> **Instruction**
The exercise asks for every line of the data to be reproduced exactly.

> **Information supplied**
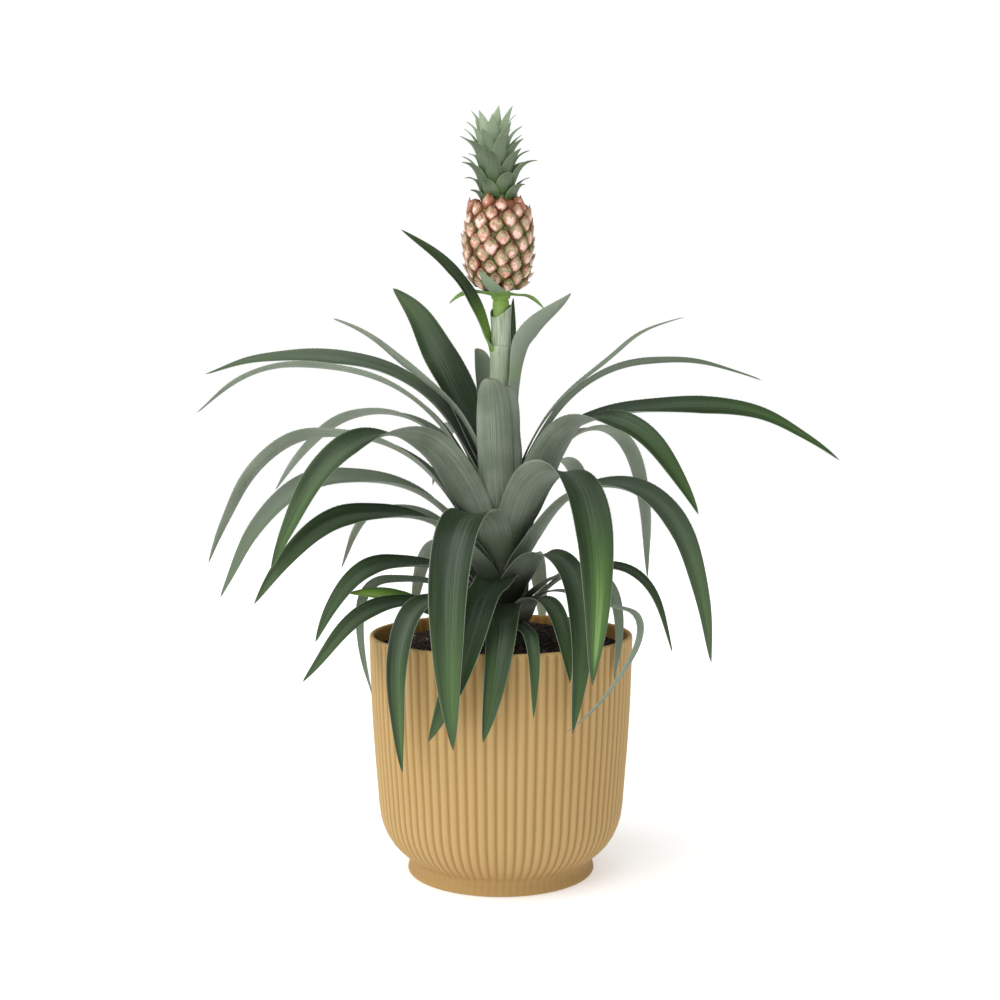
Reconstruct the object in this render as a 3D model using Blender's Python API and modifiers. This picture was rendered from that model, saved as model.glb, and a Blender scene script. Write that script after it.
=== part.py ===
"""A pineapple plant in fruit, growing in a ribbed cover pot.

Metres, +Z up. The origin is the middle of the pot's flat foot, on the surface the pot
stands on. -Y is the front. Azimuths are degrees counter-clockwise from +X seen from above,
so 270 is the front. Leaf sizes are in millimetres, as (out from the stem's axis, up).
"""
import math
from typing import NamedTuple

import bmesh
import bpy
import numpy as np
from mathutils import Vector
from mathutils.geometry import interpolate_bezier

MM = 0.001

# Pot: a 14 cm cover pot with a thin wall and a small flared foot.
POT_STEPS = 64
POT_HEIGHT = 127.0
POT_WALL = 2.5
POT_OUTSIDE = ((70.0, 126.3), (69.6, 113), (69, 91), (67.4, 66), (65.9, 47), (65, 34),
               (63.6, 28), (61.2, 21.8), (58, 16), (53, 11), (50.4, 8.8), (48.8, 6.4),
               (49.2, 3.4), (50, 1.2))
FOOT_RADIUS = 49.4
POT_FLOOR = 7.0

# Soil: fills the pot to a few millimetres below the rim, with the stem's root end in it.
SOIL_EDGE, SOIL_MIDDLE = 119.0, 121.0
CLEAR = 0.3

# Stem: (radius, height) from the fruit down to the buried end.
STEM = ((2.6, 309.7), (4.4, 309), (4.9, 299), (4.7, 288), (5.0, 265), (6.7, 251), (8.7, 238),
        (10.0, 203), (12.0, 153), (13.0, 121), (12.4, 92.5), (11.5, 91.8))
STEM_STEPS = 20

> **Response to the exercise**
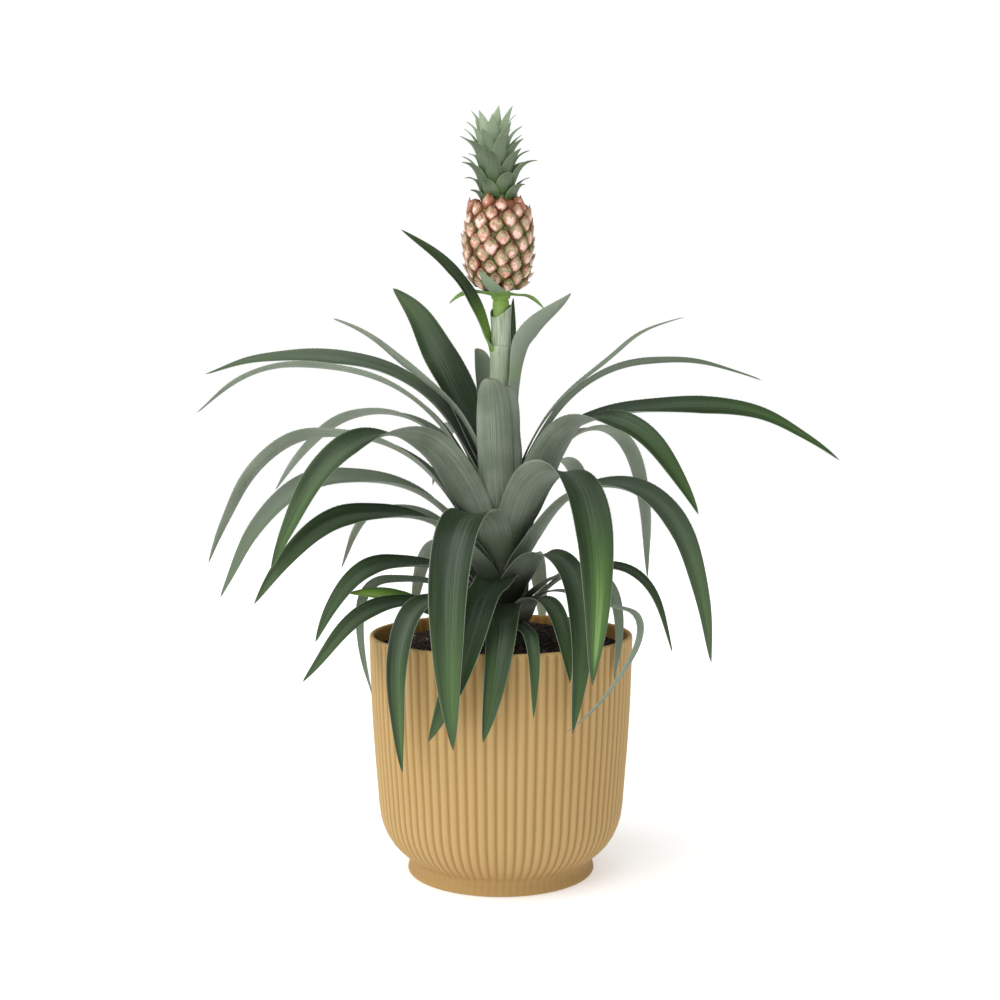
Reconstruct the object in this render as a 3D model using Blender's Python API and modifiers. This picture was rendered from that model, saved as model.glb, and a Blender scene script. Write that script after it.
=== part.py ===
"""A pineapple plant in fruit, growing in a ribbed cover pot.

Metres, +Z up. The origin is the middle of the pot's flat foot, on the surface the pot
stands on. -Y is the front. Azimuths are degrees counter-clockwise from +X seen from above,
so 270 is the front. Leaf sizes are in millimetres, as (out from the stem's axis, up).
"""
import math
from typing import NamedTuple

import bmesh
import bpy
import numpy as np
from mathutils import Vector
from mathutils.geometry import interpolate_bezier

MM = 0.001

# Pot: a 14 cm cover pot with a thin wall and a small flared foot.
POT_STEPS = 64
POT_HEIGHT = 127.0
POT_WALL = 2.5
POT_OUTSIDE = ((70.0, 126.3), (69.6, 113), (69, 91), (67.4, 66), (65.9, 47), (65, 34),
               (63.6, 28), (61.2, 21.8), (58, 16), (53, 11), (50.4, 8.8), (48.8, 6.4),
               (49.2, 3.4), (50, 1.2))
FOOT_RADIUS = 49.4
POT_FLOOR = 7.0

# Soil: fills the pot to a few millimetres below the rim, with the stem's root end in it.
SOIL_EDGE, SOIL_MIDDLE = 119.0, 121.0
CLEAR = 0.3

# Stem: (radius, height) from the fruit down to the buried end.
STEM = ((2.6, 309.7), (4.4, 309), (4.9, 299), (4.7, 288), (5.0, 265), (6.7, 251), (8.7, 238),
        (10.0, 203), (12.0, 153), (13.0, 121), (12.4, 92.5), (11.5, 91.8))
STEM_STEPS = 20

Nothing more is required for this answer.